21.4 Specifieke gebruiksregels
Tot een gebruik, strijdig met deze bestemming, wordt in ieder geval gerekend:
-
het gebruik van bijgebouwen voor bewoning;
-
het gebruik van gronden en bouwwerken ten behoeve van de uitoefening van detailhandel;
-
het gebruik van gronden en bouwwerken ten behoeve van horeca;
-
het gebruik van gronden en bouwwerken ten behoeve van bedrijfsdoeleinden anders dan in de vorm van een aan-huis-verbonden beroeps- of bedrijfsactiviteit;
-
het gebruik van gronden en bouwwerken ten behoeve van een aan-huis-verbonden beroeps- of bedrijfsactiviteit, zodanig dat:
-
de vloeroppervlakte meer bedraagt dan 30% van de totale gezamenlijke vloeroppervlakte van de betreffende woning in het woongebouw, met dien verstande dat de bedrijfsvloeroppervlakte per woning in het woongebouw ten hoogste 50 m² mag bedragen;
-
de activiteit niet (mede) wordt uitgeoefend door de eigenaar of één van de bewoners van de betreffende woning in het woongebouw;
-
het totale aantal werkenden bij een beroepsuitoefening meer dan 3 bedraagt en bij een bedrijfsuitoefening meer dan 2;
-
de activiteiten vergunning- of meldingplichtig zijn ingevolge de Wet milieubeheer en de Wet algemene bepalingen omgevingsrecht;
-
er detailhandel plaatsvindt, tenzij er sprake is van de verkoop van ter plaatse vervaardigde non-food goederen of de verkoop van direct aan de activiteit verwante artikelen, met dien verstande dat de verkoopvloeroppervlakte ten hoogste 10% van de bedrijfsvloeroppervlakte mag bedragen;
-
de activiteit leidt tot parkeer- en verkeersoverlast;
-
de activiteit leidt tot overlast door een publiekaantrekkende werking;
-
de activiteit hinder voor het woonmilieu oplevert.

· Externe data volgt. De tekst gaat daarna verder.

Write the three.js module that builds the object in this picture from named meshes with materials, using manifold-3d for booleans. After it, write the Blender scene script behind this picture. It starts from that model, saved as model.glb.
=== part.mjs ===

21.5 Afwijken van de gebruiksregels
Het bevoegd gezag kan met omgevingsvergunning afwijken van het bepaalde in lid 21.4 sub c, d en e in die zin dat de gronden en bouwwerken, in combinatie met het wonen, worden gebruikt ten behoeve van bed and breakfast, mits:
-
de bedrijfsvloeroppervlakte niet meer bedraagt dan 30% van de totale gezamenlijke vloeroppervlakte van de aanwezige woning in het woongebouw met dien verstande dat de bedrijfsvloeroppervlakte per woning in het woongebouw ten hoogste 50 m² mag bedragen;
-
er ten hoogste vier slaapplaatsen in ten hoogste twee van elkaar gescheiden ruimten voor nachtverblijf aanwezig zijn;
-
de exploitant hoofdbewoner is en er daadwerkelijk woont;
-
de kamers deel uitmaken van de woning in het woongebouw;
-
de activiteit niet leidt tot parkeer- en verkeersoverlast;
-
de activiteit geen hinder of overlast voor het woonmilieu oplevert; waarbij bij de beoordeling van de mate van overlast tevens het woningtype en het karakter van de buurt of wijk betrokken dient te worden;
-
het ruimtebeslag van de functie niet leidt tot te weinig bergruimte in of bij de woning.